The problem: Beginning at the line containing "obj.matrix_world = Matrix.Identity(4)", output every line to the end of the data below exactly as it appears.

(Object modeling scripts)
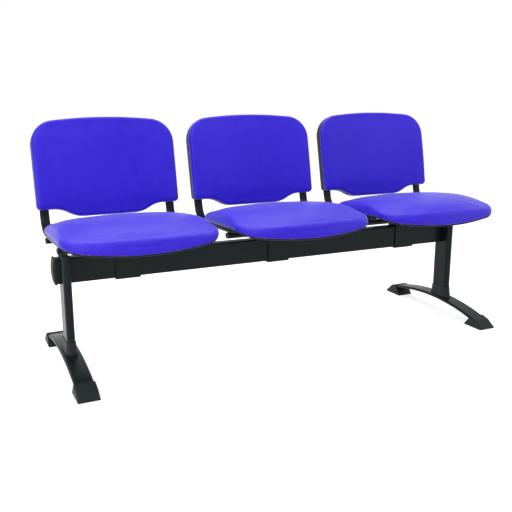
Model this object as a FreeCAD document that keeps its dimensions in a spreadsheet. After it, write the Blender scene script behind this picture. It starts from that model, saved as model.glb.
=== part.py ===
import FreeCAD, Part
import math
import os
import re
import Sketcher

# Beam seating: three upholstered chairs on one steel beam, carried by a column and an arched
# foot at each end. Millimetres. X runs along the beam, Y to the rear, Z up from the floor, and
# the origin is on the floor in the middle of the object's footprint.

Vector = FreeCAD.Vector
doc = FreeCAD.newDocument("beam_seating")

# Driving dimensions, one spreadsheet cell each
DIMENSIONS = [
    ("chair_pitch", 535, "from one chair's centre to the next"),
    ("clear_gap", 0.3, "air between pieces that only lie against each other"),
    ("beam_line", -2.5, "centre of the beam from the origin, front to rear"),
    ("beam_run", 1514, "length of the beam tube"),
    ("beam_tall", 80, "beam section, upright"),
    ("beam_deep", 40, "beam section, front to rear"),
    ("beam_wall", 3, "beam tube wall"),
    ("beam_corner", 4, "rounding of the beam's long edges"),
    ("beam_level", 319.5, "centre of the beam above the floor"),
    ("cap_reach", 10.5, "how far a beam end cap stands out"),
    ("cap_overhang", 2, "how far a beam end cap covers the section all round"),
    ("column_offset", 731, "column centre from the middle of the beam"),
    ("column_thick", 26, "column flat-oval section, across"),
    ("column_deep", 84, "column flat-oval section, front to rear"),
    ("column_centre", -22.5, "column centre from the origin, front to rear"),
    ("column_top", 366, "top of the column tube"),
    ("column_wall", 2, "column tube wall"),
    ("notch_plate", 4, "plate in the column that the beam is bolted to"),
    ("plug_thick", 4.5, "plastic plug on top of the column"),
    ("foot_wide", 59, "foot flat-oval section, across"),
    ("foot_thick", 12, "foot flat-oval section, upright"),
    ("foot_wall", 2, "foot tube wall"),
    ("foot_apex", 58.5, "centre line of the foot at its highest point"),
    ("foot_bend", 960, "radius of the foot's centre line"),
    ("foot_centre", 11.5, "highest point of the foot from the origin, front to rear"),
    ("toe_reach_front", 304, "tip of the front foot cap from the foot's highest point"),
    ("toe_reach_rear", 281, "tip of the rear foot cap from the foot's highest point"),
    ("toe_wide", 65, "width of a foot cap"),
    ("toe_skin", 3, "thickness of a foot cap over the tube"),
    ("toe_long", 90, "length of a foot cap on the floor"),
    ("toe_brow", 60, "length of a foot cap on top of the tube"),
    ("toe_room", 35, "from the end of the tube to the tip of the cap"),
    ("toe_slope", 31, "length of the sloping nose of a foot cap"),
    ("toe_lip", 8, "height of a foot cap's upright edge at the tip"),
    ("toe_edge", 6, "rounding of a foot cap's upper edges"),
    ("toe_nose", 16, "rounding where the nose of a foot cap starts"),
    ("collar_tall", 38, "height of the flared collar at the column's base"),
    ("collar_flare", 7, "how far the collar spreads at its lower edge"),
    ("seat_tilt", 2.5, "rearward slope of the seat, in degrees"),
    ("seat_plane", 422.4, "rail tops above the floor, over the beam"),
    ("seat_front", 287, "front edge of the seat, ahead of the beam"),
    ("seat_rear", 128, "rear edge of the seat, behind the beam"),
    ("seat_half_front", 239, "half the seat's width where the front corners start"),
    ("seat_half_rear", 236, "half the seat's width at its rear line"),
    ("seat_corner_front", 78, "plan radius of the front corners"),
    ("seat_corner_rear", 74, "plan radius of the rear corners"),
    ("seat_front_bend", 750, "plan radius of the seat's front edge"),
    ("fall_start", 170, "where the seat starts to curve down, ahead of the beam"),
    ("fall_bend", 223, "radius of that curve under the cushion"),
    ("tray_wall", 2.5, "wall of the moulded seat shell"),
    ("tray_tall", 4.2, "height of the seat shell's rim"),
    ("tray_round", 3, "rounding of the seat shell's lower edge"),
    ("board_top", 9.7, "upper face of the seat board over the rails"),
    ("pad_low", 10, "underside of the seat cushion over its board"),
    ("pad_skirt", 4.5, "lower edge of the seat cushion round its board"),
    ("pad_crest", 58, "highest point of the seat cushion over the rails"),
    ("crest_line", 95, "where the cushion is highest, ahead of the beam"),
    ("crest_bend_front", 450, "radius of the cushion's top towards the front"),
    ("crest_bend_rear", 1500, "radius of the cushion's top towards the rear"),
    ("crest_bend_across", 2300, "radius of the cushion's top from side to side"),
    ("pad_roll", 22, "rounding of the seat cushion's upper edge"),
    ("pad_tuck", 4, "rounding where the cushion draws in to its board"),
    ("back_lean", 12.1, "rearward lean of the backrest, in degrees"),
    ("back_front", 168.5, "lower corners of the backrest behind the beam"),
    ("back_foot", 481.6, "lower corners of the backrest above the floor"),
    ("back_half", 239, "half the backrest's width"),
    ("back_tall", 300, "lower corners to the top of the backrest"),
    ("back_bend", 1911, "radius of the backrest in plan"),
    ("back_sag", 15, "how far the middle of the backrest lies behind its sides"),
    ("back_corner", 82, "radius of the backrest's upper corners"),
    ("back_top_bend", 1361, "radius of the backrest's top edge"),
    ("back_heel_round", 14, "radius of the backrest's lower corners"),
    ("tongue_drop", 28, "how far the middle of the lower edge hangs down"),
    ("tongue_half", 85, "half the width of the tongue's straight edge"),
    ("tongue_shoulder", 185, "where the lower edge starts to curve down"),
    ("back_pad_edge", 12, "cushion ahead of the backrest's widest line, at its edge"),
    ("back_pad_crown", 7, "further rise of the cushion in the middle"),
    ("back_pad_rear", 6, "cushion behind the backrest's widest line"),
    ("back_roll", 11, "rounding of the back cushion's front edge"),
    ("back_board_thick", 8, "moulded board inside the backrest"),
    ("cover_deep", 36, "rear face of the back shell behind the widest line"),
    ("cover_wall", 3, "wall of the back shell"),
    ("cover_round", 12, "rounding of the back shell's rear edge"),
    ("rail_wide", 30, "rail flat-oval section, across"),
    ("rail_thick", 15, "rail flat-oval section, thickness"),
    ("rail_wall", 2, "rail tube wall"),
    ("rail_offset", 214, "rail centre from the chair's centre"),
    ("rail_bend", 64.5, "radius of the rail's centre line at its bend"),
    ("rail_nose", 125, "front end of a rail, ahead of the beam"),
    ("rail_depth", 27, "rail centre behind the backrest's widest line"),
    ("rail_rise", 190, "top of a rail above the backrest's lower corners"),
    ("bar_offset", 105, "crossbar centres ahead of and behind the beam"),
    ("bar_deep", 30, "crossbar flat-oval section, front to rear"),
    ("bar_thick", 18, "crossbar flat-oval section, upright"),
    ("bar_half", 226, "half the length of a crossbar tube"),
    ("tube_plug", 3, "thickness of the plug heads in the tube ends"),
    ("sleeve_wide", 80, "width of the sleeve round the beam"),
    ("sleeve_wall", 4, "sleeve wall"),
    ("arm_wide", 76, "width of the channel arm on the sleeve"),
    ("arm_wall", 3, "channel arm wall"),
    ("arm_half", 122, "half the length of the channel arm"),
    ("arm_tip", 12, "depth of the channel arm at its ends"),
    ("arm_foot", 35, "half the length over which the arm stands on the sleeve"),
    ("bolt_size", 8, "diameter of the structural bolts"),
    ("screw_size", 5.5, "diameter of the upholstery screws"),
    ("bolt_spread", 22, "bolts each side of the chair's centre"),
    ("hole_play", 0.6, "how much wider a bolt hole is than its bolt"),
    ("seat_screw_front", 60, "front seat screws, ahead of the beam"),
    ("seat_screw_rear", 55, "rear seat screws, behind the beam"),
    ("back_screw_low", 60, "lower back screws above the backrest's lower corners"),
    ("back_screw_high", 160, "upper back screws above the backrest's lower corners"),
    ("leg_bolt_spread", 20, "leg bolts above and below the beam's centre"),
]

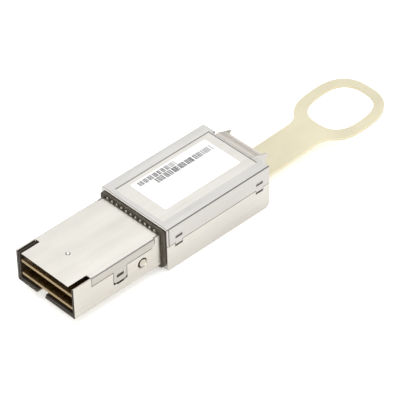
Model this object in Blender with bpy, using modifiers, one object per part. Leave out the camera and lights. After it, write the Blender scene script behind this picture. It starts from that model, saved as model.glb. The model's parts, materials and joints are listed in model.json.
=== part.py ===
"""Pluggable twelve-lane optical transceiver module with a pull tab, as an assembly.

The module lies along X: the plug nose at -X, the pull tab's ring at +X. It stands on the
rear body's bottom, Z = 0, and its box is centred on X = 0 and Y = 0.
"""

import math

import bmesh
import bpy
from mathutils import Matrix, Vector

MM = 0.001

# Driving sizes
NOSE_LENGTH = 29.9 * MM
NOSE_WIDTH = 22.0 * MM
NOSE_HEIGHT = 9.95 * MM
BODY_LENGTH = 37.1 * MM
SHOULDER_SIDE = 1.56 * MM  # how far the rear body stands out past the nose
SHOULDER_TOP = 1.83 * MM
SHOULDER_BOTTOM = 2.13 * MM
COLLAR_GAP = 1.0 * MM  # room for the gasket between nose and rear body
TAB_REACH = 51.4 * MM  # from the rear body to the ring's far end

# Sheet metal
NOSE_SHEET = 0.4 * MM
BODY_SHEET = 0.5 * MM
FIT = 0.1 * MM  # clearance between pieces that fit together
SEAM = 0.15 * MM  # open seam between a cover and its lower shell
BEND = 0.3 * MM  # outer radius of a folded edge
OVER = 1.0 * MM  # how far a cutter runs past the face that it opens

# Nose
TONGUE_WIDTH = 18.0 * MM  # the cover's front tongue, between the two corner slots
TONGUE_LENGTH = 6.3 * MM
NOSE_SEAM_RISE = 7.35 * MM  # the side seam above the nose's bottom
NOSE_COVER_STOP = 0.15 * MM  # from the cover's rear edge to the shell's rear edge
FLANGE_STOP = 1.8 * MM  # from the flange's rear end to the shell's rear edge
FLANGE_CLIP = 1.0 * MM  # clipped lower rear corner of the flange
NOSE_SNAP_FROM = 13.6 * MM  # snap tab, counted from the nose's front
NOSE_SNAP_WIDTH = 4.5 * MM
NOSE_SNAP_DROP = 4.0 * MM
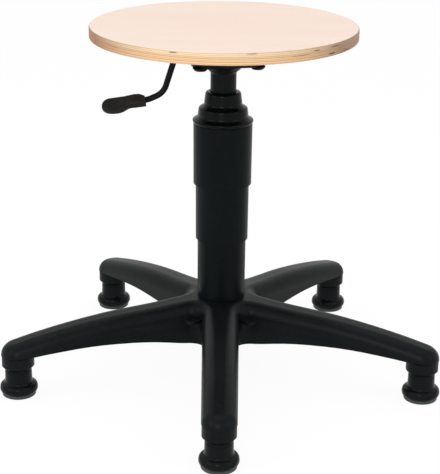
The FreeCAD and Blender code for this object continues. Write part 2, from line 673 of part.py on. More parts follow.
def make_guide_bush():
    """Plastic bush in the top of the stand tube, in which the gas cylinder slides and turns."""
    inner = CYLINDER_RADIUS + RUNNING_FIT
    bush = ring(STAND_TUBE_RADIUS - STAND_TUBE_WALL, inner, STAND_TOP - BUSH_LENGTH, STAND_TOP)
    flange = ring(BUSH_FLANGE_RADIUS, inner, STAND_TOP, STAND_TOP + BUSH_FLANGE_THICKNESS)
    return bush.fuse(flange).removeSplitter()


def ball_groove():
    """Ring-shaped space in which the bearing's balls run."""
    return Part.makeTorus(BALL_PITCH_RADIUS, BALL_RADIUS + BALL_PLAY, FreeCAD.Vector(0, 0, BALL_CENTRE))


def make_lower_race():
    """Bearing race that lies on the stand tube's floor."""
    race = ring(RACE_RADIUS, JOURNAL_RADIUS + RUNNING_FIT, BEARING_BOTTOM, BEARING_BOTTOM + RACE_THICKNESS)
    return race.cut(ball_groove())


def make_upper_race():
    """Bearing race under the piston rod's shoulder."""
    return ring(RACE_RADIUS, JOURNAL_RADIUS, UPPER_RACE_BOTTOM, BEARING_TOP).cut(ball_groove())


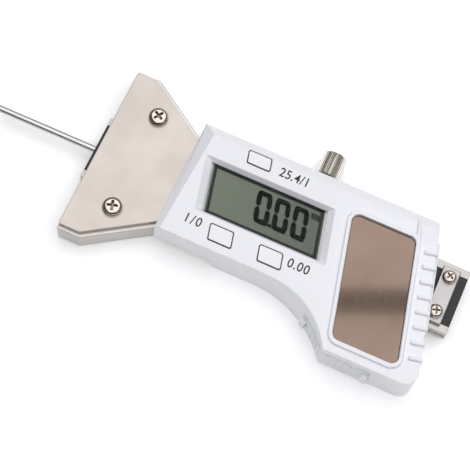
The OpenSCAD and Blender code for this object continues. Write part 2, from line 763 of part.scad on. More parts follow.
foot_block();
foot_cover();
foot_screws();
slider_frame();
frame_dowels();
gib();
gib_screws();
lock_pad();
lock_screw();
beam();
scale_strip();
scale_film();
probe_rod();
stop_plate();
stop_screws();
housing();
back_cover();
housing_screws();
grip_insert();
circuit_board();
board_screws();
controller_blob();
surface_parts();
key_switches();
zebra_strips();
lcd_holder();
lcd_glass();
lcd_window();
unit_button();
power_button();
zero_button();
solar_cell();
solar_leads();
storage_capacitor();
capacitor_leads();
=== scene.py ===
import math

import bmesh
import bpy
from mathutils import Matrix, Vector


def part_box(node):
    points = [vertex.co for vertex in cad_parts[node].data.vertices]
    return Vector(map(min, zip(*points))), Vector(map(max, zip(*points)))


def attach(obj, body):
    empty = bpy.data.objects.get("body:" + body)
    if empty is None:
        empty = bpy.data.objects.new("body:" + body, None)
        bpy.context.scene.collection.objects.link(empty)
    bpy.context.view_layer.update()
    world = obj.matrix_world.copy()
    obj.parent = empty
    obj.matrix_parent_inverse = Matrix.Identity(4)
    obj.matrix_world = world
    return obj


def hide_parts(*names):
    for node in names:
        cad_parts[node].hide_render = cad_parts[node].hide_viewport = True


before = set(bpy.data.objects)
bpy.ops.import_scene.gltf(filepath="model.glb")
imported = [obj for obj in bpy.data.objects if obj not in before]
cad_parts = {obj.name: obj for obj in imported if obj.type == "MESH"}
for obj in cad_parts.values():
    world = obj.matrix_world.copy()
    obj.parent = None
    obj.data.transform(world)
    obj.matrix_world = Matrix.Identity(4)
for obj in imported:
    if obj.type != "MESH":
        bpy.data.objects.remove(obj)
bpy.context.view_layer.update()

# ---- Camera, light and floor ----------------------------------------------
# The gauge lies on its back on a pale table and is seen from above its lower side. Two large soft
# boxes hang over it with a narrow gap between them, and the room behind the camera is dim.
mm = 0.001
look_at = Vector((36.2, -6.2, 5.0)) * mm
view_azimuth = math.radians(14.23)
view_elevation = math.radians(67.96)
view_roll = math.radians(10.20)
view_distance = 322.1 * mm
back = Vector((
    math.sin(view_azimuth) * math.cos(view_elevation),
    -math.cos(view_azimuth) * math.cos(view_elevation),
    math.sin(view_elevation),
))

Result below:
    obj.matrix_world = Matrix.Identity(4)
for obj in imported:
    if obj.type != "MESH":
        bpy.data.objects.remove(obj)
bpy.context.view_layer.update()

# ---- Camera, light and floor ----------------------------------------------
# The gauge lies on its back on a pale table and is seen from above its lower side. Two large soft
# boxes hang over it with a narrow gap between them, and the room behind the camera is dim.
mm = 0.001
look_at = Vector((36.2, -6.2, 5.0)) * mm
view_azimuth = math.radians(14.23)
view_elevation = math.radians(67.96)
view_roll = math.radians(10.20)
view_distance = 322.1 * mm
back = Vector((
    math.sin(view_azimuth) * math.cos(view_elevation),
    -math.cos(view_azimuth) * math.cos(view_elevation),
    math.sin(view_elevation),
))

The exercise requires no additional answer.